◆ **The exercise**
Give back the lines exactly, from the first one to the line with "wasm.setup();", both ends included.

◆ **Information shown**

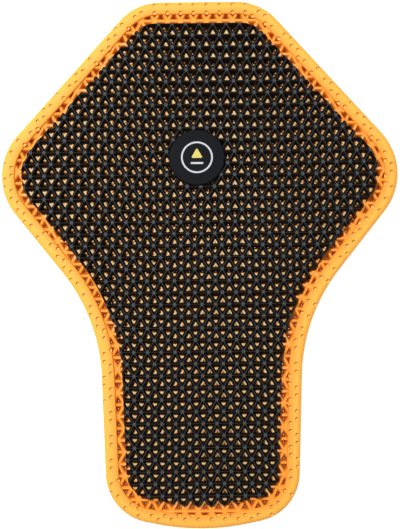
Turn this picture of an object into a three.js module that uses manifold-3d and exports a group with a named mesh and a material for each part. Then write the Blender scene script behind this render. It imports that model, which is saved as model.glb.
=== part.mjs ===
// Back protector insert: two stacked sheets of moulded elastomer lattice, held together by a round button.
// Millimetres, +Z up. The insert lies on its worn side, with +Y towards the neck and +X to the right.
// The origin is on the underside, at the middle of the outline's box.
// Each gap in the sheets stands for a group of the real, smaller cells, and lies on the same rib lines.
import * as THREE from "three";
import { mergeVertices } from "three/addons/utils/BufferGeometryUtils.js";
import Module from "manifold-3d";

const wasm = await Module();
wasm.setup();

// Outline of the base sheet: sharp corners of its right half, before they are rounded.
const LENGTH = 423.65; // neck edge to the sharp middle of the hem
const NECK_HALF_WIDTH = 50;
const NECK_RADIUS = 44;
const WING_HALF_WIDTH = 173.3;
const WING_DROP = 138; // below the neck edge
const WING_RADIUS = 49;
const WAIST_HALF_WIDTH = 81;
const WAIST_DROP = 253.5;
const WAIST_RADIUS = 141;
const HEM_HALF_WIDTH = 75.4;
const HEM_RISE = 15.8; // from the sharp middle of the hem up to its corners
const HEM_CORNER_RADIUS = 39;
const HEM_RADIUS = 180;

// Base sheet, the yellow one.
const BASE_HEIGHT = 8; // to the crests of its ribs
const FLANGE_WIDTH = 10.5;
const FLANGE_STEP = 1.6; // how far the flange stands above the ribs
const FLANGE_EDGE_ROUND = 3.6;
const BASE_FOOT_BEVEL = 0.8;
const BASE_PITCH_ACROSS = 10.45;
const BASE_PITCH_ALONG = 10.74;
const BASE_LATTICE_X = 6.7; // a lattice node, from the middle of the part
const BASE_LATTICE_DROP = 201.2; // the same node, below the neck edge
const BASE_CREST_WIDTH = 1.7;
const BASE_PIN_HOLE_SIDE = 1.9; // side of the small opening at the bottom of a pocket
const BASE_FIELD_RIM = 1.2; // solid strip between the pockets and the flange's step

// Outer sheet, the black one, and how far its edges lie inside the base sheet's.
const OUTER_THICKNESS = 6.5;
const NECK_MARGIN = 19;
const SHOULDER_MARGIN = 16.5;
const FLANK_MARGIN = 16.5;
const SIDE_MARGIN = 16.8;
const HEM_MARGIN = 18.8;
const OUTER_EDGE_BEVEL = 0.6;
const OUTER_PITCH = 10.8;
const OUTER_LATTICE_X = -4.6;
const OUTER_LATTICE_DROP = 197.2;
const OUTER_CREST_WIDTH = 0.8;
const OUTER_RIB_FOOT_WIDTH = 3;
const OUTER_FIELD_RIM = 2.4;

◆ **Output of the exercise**
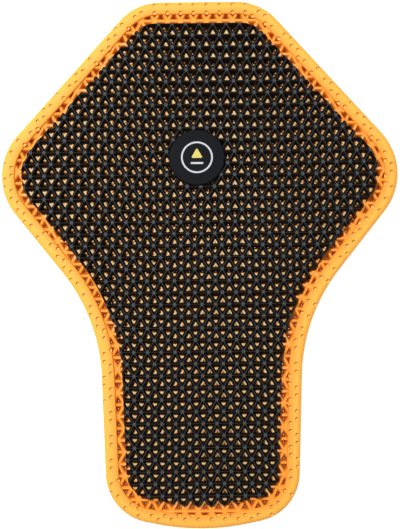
Turn this picture of an object into a three.js module that uses manifold-3d and exports a group with a named mesh and a material for each part. Then write the Blender scene script behind this render. It imports that model, which is saved as model.glb.
=== part.mjs ===
// Back protector insert: two stacked sheets of moulded elastomer lattice, held together by a round button.
// Millimetres, +Z up. The insert lies on its worn side, with +Y towards the neck and +X to the right.
// The origin is on the underside, at the middle of the outline's box.
// Each gap in the sheets stands for a group of the real, smaller cells, and lies on the same rib lines.
import * as THREE from "three";
import { mergeVertices } from "three/addons/utils/BufferGeometryUtils.js";
import Module from "manifold-3d";

const wasm = await Module();
wasm.setup();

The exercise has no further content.